### Records shown ###

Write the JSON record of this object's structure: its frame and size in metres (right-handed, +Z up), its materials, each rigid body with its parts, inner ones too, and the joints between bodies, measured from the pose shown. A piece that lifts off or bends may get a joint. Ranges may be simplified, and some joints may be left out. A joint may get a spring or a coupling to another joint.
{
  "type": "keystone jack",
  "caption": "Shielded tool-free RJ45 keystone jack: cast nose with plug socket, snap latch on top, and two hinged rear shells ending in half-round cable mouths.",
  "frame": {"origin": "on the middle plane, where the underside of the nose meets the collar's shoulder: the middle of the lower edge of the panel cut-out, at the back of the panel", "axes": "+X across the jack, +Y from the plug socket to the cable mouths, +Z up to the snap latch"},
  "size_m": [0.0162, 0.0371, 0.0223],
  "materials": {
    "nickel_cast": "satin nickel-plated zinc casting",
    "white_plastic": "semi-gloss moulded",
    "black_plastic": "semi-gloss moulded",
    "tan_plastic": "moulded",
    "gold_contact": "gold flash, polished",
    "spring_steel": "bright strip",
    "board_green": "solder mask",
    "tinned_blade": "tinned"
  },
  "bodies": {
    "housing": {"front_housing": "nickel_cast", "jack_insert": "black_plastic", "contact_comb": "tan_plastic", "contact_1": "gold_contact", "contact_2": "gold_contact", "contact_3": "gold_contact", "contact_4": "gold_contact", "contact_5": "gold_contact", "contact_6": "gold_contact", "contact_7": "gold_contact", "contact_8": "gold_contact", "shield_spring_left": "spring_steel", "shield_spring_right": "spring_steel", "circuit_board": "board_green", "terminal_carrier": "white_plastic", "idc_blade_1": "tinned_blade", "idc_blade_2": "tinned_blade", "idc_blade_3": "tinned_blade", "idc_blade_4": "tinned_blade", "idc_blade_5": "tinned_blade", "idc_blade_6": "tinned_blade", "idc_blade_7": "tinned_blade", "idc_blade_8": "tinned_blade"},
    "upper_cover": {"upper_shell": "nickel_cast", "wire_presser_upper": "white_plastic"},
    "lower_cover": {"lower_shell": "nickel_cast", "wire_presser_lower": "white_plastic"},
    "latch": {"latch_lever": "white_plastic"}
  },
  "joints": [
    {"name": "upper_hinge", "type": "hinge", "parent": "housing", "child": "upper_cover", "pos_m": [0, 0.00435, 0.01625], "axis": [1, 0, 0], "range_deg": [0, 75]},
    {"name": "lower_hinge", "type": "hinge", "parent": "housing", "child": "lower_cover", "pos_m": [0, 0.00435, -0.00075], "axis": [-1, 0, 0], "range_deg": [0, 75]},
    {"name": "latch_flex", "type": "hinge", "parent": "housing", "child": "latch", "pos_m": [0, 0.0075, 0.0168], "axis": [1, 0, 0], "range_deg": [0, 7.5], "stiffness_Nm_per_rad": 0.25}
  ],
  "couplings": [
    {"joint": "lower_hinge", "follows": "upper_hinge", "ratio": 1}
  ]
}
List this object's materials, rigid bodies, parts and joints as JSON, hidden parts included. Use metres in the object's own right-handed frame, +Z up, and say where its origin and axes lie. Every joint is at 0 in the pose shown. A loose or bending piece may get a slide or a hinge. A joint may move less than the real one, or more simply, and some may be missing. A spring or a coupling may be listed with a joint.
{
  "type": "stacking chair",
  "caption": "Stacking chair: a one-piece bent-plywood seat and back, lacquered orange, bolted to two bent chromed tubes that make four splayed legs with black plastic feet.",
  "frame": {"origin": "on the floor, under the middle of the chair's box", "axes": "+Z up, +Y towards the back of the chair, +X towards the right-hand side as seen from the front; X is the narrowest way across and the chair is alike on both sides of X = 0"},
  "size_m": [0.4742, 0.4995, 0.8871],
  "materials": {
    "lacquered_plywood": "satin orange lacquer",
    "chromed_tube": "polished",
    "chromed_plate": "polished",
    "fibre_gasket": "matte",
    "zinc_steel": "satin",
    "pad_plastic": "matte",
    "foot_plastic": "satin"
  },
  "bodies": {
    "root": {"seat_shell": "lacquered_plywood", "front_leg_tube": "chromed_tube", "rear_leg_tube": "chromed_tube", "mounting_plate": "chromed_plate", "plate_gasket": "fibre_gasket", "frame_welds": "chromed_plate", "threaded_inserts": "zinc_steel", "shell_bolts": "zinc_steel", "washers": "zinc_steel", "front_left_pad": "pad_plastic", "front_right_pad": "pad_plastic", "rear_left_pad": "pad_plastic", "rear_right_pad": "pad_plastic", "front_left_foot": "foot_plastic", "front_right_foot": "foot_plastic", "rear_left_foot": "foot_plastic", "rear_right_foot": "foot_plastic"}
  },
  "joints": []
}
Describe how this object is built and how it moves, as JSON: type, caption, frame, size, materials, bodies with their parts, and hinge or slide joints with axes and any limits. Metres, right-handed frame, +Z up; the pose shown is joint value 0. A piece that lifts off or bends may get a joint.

###

- Exercise
The records above should be restated word for word, please.

- Complete answer
Write the JSON record of this object's structure: its frame and size in metres (right-handed, +Z up), its materials, each rigid body with its parts, inner ones too, and the joints between bodies, measured from the pose shown. A piece that lifts off or bends may get a joint. Ranges may be simplified, and some joints may be left out. A joint may get a spring or a coupling to another joint.
{
  "type": "keystone jack",
  "caption": "Shielded tool-free RJ45 keystone jack: cast nose with plug socket, snap latch on top, and two hinged rear shells ending in half-round cable mouths.",
  "frame": {"origin": "on the middle plane, where the underside of the nose meets the collar's shoulder: the middle of the lower edge of the panel cut-out, at the back of the panel", "axes": "+X across the jack, +Y from the plug socket to the cable mouths, +Z up to the snap latch"},
  "size_m": [0.0162, 0.0371, 0.0223],
  "materials": {
    "nickel_cast": "satin nickel-plated zinc casting",
    "white_plastic": "semi-gloss moulded",
    "black_plastic": "semi-gloss moulded",
    "tan_plastic": "moulded",
    "gold_contact": "gold flash, polished",
    "spring_steel": "bright strip",
    "board_green": "solder mask",
    "tinned_blade": "tinned"
  },
  "bodies": {
    "housing": {"front_housing": "nickel_cast", "jack_insert": "black_plastic", "contact_comb": "tan_plastic", "contact_1": "gold_contact", "contact_2": "gold_contact", "contact_3": "gold_contact", "contact_4": "gold_contact", "contact_5": "gold_contact", "contact_6": "gold_contact", "contact_7": "gold_contact", "contact_8": "gold_contact", "shield_spring_left": "spring_steel", "shield_spring_right": "spring_steel", "circuit_board": "board_green", "terminal_carrier": "white_plastic", "idc_blade_1": "tinned_blade", "idc_blade_2": "tinned_blade", "idc_blade_3": "tinned_blade", "idc_blade_4": "tinned_blade", "idc_blade_5": "tinned_blade", "idc_blade_6": "tinned_blade", "idc_blade_7": "tinned_blade", "idc_blade_8": "tinned_blade"},
    "upper_cover": {"upper_shell": "nickel_cast", "wire_presser_upper": "white_plastic"},
    "lower_cover": {"lower_shell": "nickel_cast", "wire_presser_lower": "white_plastic"},
    "latch": {"latch_lever": "white_plastic"}
  },
  "joints": [
    {"name": "upper_hinge", "type": "hinge", "parent": "housing", "child": "upper_cover", "pos_m": [0, 0.00435, 0.01625], "axis": [1, 0, 0], "range_deg": [0, 75]},
    {"name": "lower_hinge", "type": "hinge", "parent": "housing", "child": "lower_cover", "pos_m": [0, 0.00435, -0.00075], "axis": [-1, 0, 0], "range_deg": [0, 75]},
    {"name": "latch_flex", "type": "hinge", "parent": "housing", "child": "latch", "pos_m": [0, 0.0075, 0.0168], "axis": [1, 0, 0], "range_deg": [0, 7.5], "stiffness_Nm_per_rad": 0.25}
  ],
  "couplings": [
    {"joint": "lower_hinge", "follows": "upper_hinge", "ratio": 1}
  ]
}
List this object's materials, rigid bodies, parts and joints as JSON, hidden parts included. Use metres in the object's own right-handed frame, +Z up, and say where its origin and axes lie. Every joint is at 0 in the pose shown. A loose or bending piece may get a slide or a hinge. A joint may move less than the real one, or more simply, and some may be missing. A spring or a coupling may be listed with a joint.
{
  "type": "stacking chair",
  "caption": "Stacking chair: a one-piece bent-plywood seat and back, lacquered orange, bolted to two bent chromed tubes that make four splayed legs with black plastic feet.",
  "frame": {"origin": "on the floor, under the middle of the chair's box", "axes": "+Z up, +Y towards the back of the chair, +X towards the right-hand side as seen from the front; X is the narrowest way across and the chair is alike on both sides of X = 0"},
  "size_m": [0.4742, 0.4995, 0.8871],
  "materials": {
    "lacquered_plywood": "satin orange lacquer",
    "chromed_tube": "polished",
    "chromed_plate": "polished",
    "fibre_gasket": "matte",
    "zinc_steel": "satin",
    "pad_plastic": "matte",
    "foot_plastic": "satin"
  },
  "bodies": {
    "root": {"seat_shell": "lacquered_plywood", "front_leg_tube": "chromed_tube", "rear_leg_tube": "chromed_tube", "mounting_plate": "chromed_plate", "plate_gasket": "fibre_gasket", "frame_welds": "chromed_plate", "threaded_inserts": "zinc_steel", "shell_bolts": "zinc_steel", "washers": "zinc_steel", "front_left_pad": "pad_plastic", "front_right_pad": "pad_plastic", "rear_left_pad": "pad_plastic", "rear_right_pad": "pad_plastic", "front_left_foot": "foot_plastic", "front_right_foot": "foot_plastic", "rear_left_foot": "foot_plastic", "rear_right_foot": "foot_plastic"}
  },
  "joints": []
}
Describe how this object is built and how it moves, as JSON: type, caption, frame, size, materials, bodies with their parts, and hinge or slide joints with axes and any limits. Metres, right-handed frame, +Z up; the pose shown is joint value 0. A piece that lifts off or bends may get a joint.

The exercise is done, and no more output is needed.